40: Visualizing millions of iPhones

Although Wall Street is unimpressed, I continue to be amazed at the sheer number of iPhones produced by Apple. (After all, I was a Mac user when Apple was doomed — properly doomed, that is.) 51.2 million is in the range of numbers that are more or less incomprehensible in everyday terms. I remember when I was a kid I pored over a picture book that tried to explain the concept of a million anything, trying to really grasp it.

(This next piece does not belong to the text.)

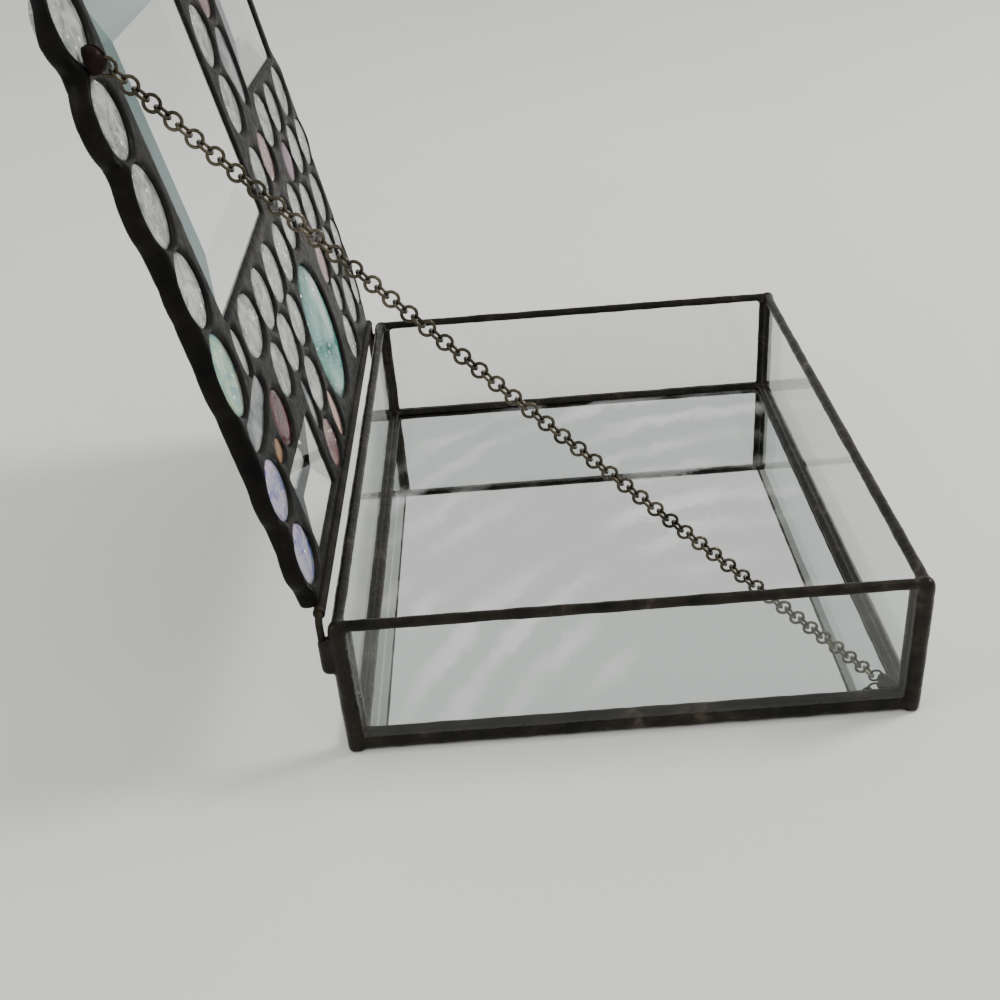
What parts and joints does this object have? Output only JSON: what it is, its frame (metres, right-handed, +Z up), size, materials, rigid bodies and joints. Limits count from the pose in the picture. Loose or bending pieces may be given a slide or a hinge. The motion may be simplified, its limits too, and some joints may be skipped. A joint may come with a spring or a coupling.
{
  "type": "leaded glass keepsake box",
  "caption": "Low keepsake box of clear glass in dark solder seams, with a mirror floor and a chained, hinged lid pieced from glass nuggets and bevels.",
  "frame": {"origin": "middle of the mirror floor's underside, on the table", "axes": "+X along the hinge, to the right of someone facing the front; +Y from the front to the hinge; +Z up"},
  "size_m": [0.2127, 0.1947, 0.1972],
  "materials": {
    "mirror_glass": "silvered glass, clean with faint haze",
    "clear_pane_glass": "clear polished sheet glass",
    "patina_solder": "solder with dark patina, waxed, soft shine",
    "red_brown_solder": "solder with red-brown patina",
    "hinge_metal": "brass tube and rod under dark patina",
    "chain_metal": "dark bronze chain wire",
    "clear_nugget_glass": "clear fire-polished glass, slightly textured",
    "iridescent_glass": "clear glass with a thin iridescent film",
    "blue_iridescent_glass": "clear glass with a strong blue iridescent film",
    "pink_glass": "pale pink fire-polished glass",
    "coral_glass": "coral and clear fire-polished glass",
    "mauve_glass": "mauve fire-polished glass",
    "red_glass": "deep red fire-polished glass",
    "amber_glass": "amber glass",
    "pale_wispy_glass": "pale wispy glass",
    "grey_wispy_glass": "grey and white wispy glass",
    "teal_glass": "clear and teal fire-polished glass",
    "teal_bevel_glass": "clear bevelled plate, polished",
    "grey_bevel_glass": "clear bevelled plate, polished",
    "bright_jewel_glass": "clear cut jewel, polished"
  },
  "bodies": {
    "box": {"mirror_base": "mirror_glass", "front_pane": "clear_pane_glass", "rear_pane": "clear_pane_glass", "left_pane": "clear_pane_glass", "right_pane": "clear_pane_glass", "front_rim_seam": "patina_solder", "rear_rim_seam": "patina_solder", "left_rim_seam": "patina_solder", "right_rim_seam": "patina_solder", "front_base_seam": "patina_solder", "rear_base_seam": "patina_solder", "left_base_seam": "patina_solder", "right_base_seam": "patina_solder", "front_left_corner_seam": "patina_solder", "front_right_corner_seam": "patina_solder", "rear_left_corner_seam": "patina_solder", "rear_right_corner_seam": "patina_solder", "hinge_rod": "hinge_metal", "chain_anchor": "patina_solder"},
    "lid": {"lid_solder_web": "patina_solder", "hinge_tube": "hinge_metal", "lid_chain_lug": "red_brown_solder", "large_bevel": "teal_bevel_glass", "small_bevel": "grey_bevel_glass", "rectangular_jewel": "bright_jewel_glass", "jumbo_nugget": "teal_glass", "edge_clear_nuggets": "clear_nugget_glass", "edge_tall_nugget": "iridescent_glass", "edge_iridescent_nuggets": "blue_iridescent_glass", "row_oval_nugget": "clear_nugget_glass", "first_row_nuggets": "clear_nugget_glass", "second_row_nuggets": "clear_nugget_glass", "middle_nuggets": "clear_nugget_glass", "upper_nuggets": "clear_nugget_glass", "lower_nuggets": "clear_nugget_glass", "front_pink_nugget": "pink_glass", "middle_pink_nugget": "pink_glass", "lower_pink_nugget": "pink_glass", "rear_pink_nugget": "pink_glass", "pink_drop_nugget": "coral_glass", "mauve_nugget": "mauve_glass", "red_nugget": "red_glass", "amber_sliver": "amber_glass", "pale_sliver": "pale_wispy_glass", "grey_sliver": "grey_wispy_glass", "petal_piece": "grey_wispy_glass", "leaf_piece": "grey_wispy_glass"},
    "chain_run_1": {"chain_run_1": "chain_metal"},
    "chain_run_2": {"chain_run_2": "chain_metal"},
    "chain_run_3": {"chain_run_3": "chain_metal"},
    "chain_run_4": {"chain_run_4": "chain_metal"},
    "chain_run_5": {"chain_run_5": "chain_metal"},
    "chain_run_6": {"chain_run_6": "chain_metal"},
    "chain_run_7": {"chain_run_7": "chain_metal"},
    "chain_run_8": {"chain_run_8": "chain_metal"},
    "chain_run_9": {"chain_run_9": "chain_metal"}
  },
  "joints": [
    {"name": "lid_hinge", "type": "hinge", "parent": "box", "child": "lid", "pos_m": [0, 0.0803, 0.0435], "axis": [1, 0, 0], "range_deg": [0, 101.45]},
    {"name": "chain_pivot_1", "type": "hinge", "parent": "box", "child": "chain_run_1", "pos_m": [-0.0935, -0.0675, 0.0056], "axis": [1, 0, 0], "range_deg": [-45.42, 0]},
    {"name": "chain_pivot_2", "type": "hinge", "parent": "chain_run_1", "child": "chain_run_2", "pos_m": [-0.0935, -0.0295, 0.0424], "axis": [1, 0, 0], "range_deg": [0, 12.86]},
    {"name": "chain_pivot_3", "type": "hinge", "parent": "chain_run_2", "child": "chain_run_3", "pos_m": [-0.0935, -0.01065, 0.06097], "axis": [1, 0, 0], "range_deg": [0, 54.91]},
    {"name": "chain_pivot_4", "type": "hinge", "parent": "chain_run_3", "child": "chain_run_4", "pos_m": [-0.0935, 0.00809, 0.07964], "axis": [1, 0, 0], "range_deg": [0, 93.38]},
    {"name": "chain_pivot_5", "type": "hinge", "parent": "chain_run_4", "child": "chain_run_5", "pos_m": [-0.0935, 0.01928, 0.09089], "axis": [1, 0, 0], "range_deg": [0, 31.41]},
    {"name": "chain_pivot_6", "type": "hinge", "parent": "chain_run_5", "child": "chain_run_6", "pos_m": [-0.0935, 0.03044, 0.10218], "axis": [1, 0, 0], "range_deg": [0, 94.99]},
    {"name": "chain_pivot_7", "type": "hinge", "parent": "chain_run_6", "child": "chain_run_7", "pos_m": [-0.0935, 0.04894, 0.12108], "axis": [1, 0, 0], "range_deg": [-98.29, 0]},
    {"name": "chain_pivot_8", "type": "hinge", "parent": "chain_run_7", "child": "chain_run_8", "pos_m": [-0.0935, 0.06734, 0.14009], "axis": [1, 0, 0], "range_deg": [-93.86, 0]},
    {"name": "chain_pivot_9", "type": "hinge", "parent": "chain_run_8", "child": "chain_run_9", "pos_m": [-0.0935, 0.08562, 0.1592], "axis": [1, 0, 0], "range_deg": [0, 77.5]}
  ],
  "couplings": [
    {"joint": "chain_pivot_1", "follows": "lid_hinge", "ratio": -0.4379},
    {"joint": "chain_pivot_2", "follows": "lid_hinge", "ratio": 0.1169},
    {"joint": "chain_pivot_3", "follows": "lid_hinge", "ratio": 0.5314},
    {"joint": "chain_pivot_4", "follows": "lid_hinge", "ratio": 0.9106},
    {"joint": "chain_pivot_5", "follows": "lid_hinge", "ratio": 0.2998},
    {"joint": "chain_pivot_6", "follows": "lid_hinge", "ratio": 0.9265},
    {"joint": "chain_pivot_7", "follows": "lid_hinge", "ratio": -0.959},
    {"joint": "chain_pivot_8", "follows": "lid_hinge", "ratio": -0.9153},
    {"joint": "chain_pivot_9", "follows": "lid_hinge", "ratio": 0.7541}
  ]
}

It's impossible to visualize 50 million phones once they've been dispersed to pockets and purses all around the globe. But what if they could all be brought together in one place for a grand Q2 2016 iPhone reunion? Just how much sheer volume would they take up? Let's assume that all those phones, on average, were iPhone 6Ses; they weren't of course, but perhaps the 6S Pluses canceled out the 5Ses still being sold. Let's also assume that whoever is in charge of this magical summoning of the iPhones is a real obsessive neat freak and stacks them in a perfect grid arrangement.

Now, ironically, we can turn to Google to do some handy unit conversions for us. The total volume of the assembled iPhones is some 3.3 million liters — another meaningless number, without context. We can compare it to the volume of another impressive piece of Apple construction: the glass cube that sits atop their flagship store on 5th Avenue in New York City. The cube measures 30 feet on each side. If we tried to fit all of the Q2 iPhones in there, we'd have many left over. In fact, if they were stacked with a 30 by 30 foot base, the tower would reach 132 feet (40 meters) tall — not exactly a skyscraper, but a good size office building of solid phones. It would weigh over 8000 tons (7300 metric tons, or 7.3 gigagrams — aren't SI units fun?).

It's a simply remarkable quantity. It also reinforces the urgency that Apple is placing on recycling — all those devices have a shelf life of about two years, and if they were all destined for the landfill they would fill a lot of land indeed. But until they meet their maker, those magical pocket computers are in the hands of 50 million people. Just try to wrap your mind around it.